__Exercise directions__: Repeat everything from the line holding "return head_place(reach, -shade_drop" to the line holding "obj.parent = None", inclusive, exactly. Leave out the rest.

__Recorded data__:
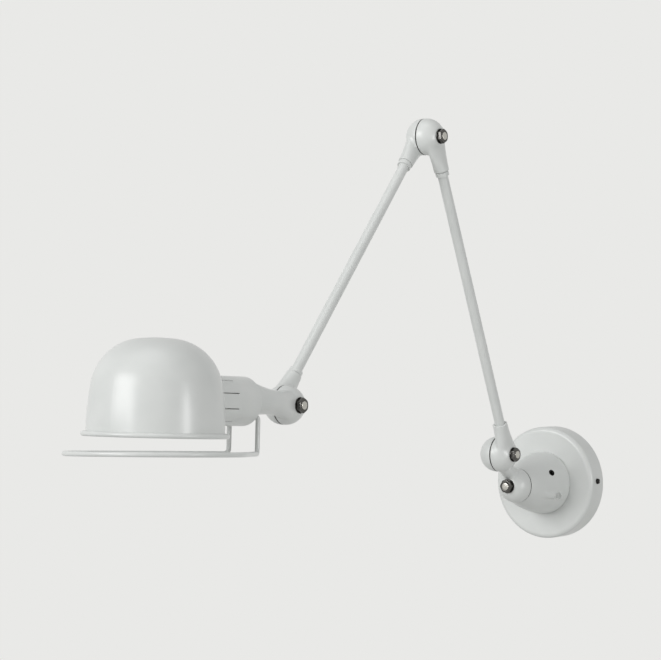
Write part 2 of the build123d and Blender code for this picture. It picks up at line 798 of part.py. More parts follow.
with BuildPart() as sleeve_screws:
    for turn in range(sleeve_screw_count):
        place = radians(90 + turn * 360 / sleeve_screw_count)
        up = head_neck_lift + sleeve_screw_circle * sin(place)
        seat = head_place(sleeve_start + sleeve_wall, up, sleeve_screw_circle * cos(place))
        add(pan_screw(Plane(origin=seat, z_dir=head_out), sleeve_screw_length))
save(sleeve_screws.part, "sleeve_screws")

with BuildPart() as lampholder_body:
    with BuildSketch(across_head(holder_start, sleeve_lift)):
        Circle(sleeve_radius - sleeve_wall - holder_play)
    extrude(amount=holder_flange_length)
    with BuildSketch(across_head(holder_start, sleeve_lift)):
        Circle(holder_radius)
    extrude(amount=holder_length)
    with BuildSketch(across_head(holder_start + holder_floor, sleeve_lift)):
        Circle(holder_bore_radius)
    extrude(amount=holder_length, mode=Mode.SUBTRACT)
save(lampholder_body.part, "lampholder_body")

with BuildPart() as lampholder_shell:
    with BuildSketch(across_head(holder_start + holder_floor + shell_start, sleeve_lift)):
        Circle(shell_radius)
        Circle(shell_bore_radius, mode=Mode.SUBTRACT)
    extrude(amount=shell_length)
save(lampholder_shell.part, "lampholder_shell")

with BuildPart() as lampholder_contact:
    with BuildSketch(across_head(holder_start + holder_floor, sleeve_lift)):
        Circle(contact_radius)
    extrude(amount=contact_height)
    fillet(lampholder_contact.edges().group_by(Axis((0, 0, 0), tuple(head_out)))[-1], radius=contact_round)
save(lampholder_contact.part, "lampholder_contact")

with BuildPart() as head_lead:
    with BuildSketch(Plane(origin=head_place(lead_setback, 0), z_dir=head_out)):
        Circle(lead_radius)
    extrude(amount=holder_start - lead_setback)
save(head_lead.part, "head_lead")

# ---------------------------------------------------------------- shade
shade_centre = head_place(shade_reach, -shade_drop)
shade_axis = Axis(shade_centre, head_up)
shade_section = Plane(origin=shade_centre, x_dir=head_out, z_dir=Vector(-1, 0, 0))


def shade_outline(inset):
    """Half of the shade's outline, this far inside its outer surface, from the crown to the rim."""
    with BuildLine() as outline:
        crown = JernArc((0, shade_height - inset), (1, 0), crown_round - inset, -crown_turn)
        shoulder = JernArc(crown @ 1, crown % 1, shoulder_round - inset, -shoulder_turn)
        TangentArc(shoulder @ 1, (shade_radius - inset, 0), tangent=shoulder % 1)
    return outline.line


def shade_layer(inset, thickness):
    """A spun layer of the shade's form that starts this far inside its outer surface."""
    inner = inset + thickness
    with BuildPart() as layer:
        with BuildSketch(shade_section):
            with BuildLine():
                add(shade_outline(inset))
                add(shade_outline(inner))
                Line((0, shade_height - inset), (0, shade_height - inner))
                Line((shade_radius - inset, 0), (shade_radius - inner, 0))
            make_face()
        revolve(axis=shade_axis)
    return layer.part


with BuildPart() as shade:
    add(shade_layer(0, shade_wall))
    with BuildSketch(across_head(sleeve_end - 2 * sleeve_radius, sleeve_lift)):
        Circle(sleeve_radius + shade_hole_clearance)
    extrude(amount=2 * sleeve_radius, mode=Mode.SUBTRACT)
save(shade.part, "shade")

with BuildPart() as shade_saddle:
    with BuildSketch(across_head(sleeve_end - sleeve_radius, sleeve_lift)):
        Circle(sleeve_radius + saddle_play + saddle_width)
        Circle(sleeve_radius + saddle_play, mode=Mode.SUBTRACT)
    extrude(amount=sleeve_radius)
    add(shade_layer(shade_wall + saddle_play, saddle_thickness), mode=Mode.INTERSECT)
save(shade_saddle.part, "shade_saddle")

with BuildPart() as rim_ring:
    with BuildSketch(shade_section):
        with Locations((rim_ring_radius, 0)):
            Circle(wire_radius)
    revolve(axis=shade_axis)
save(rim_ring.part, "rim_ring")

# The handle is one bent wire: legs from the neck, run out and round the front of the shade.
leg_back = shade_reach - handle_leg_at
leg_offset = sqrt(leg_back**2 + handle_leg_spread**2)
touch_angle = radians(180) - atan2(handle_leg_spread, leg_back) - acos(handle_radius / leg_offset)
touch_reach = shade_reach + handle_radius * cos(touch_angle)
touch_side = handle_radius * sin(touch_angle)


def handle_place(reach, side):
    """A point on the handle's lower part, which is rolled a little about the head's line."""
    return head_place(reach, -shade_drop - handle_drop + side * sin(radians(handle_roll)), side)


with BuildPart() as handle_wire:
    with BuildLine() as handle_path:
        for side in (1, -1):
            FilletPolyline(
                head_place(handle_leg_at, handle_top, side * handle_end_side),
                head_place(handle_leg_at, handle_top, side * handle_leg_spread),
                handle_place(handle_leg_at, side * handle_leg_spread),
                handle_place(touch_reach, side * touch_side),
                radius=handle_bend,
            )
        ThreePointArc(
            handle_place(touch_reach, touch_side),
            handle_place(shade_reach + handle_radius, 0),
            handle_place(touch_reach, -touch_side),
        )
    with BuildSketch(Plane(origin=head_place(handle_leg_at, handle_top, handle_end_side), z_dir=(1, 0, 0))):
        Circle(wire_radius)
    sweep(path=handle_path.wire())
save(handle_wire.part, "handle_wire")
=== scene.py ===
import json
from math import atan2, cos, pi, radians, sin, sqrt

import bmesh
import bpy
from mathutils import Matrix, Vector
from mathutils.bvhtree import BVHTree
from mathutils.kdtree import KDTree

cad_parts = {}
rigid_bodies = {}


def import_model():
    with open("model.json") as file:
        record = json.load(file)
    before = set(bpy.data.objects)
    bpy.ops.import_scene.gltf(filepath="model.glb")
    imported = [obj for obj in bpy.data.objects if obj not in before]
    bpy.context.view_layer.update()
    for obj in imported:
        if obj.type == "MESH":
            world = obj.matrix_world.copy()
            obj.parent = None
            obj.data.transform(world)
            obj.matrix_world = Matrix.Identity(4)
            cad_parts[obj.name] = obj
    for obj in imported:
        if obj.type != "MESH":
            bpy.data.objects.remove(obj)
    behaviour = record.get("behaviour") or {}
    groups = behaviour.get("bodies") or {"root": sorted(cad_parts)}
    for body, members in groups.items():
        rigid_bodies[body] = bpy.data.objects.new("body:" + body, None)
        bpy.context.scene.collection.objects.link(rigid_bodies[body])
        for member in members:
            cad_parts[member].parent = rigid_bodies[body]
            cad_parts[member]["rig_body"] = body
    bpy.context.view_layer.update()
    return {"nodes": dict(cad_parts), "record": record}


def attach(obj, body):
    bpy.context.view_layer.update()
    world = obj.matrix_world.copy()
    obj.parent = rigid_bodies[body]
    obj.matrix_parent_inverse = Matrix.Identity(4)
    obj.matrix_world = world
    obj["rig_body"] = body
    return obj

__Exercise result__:
    return head_place(reach, -shade_drop - handle_drop + side * sin(radians(handle_roll)), side)


with BuildPart() as handle_wire:
    with BuildLine() as handle_path:
        for side in (1, -1):
            FilletPolyline(
                head_place(handle_leg_at, handle_top, side * handle_end_side),
                head_place(handle_leg_at, handle_top, side * handle_leg_spread),
                handle_place(handle_leg_at, side * handle_leg_spread),
                handle_place(touch_reach, side * touch_side),
                radius=handle_bend,
            )
        ThreePointArc(
            handle_place(touch_reach, touch_side),
            handle_place(shade_reach + handle_radius, 0),
            handle_place(touch_reach, -touch_side),
        )
    with BuildSketch(Plane(origin=head_place(handle_leg_at, handle_top, handle_end_side), z_dir=(1, 0, 0))):
        Circle(wire_radius)
    sweep(path=handle_path.wire())
save(handle_wire.part, "handle_wire")
=== scene.py ===
import json
from math import atan2, cos, pi, radians, sin, sqrt

import bmesh
import bpy
from mathutils import Matrix, Vector
from mathutils.bvhtree import BVHTree
from mathutils.kdtree import KDTree

cad_parts = {}
rigid_bodies = {}


def import_model():
    with open("model.json") as file:
        record = json.load(file)
    before = set(bpy.data.objects)
    bpy.ops.import_scene.gltf(filepath="model.glb")
    imported = [obj for obj in bpy.data.objects if obj not in before]
    bpy.context.view_layer.update()
    for obj in imported:
        if obj.type == "MESH":
            world = obj.matrix_world.copy()
            obj.parent = None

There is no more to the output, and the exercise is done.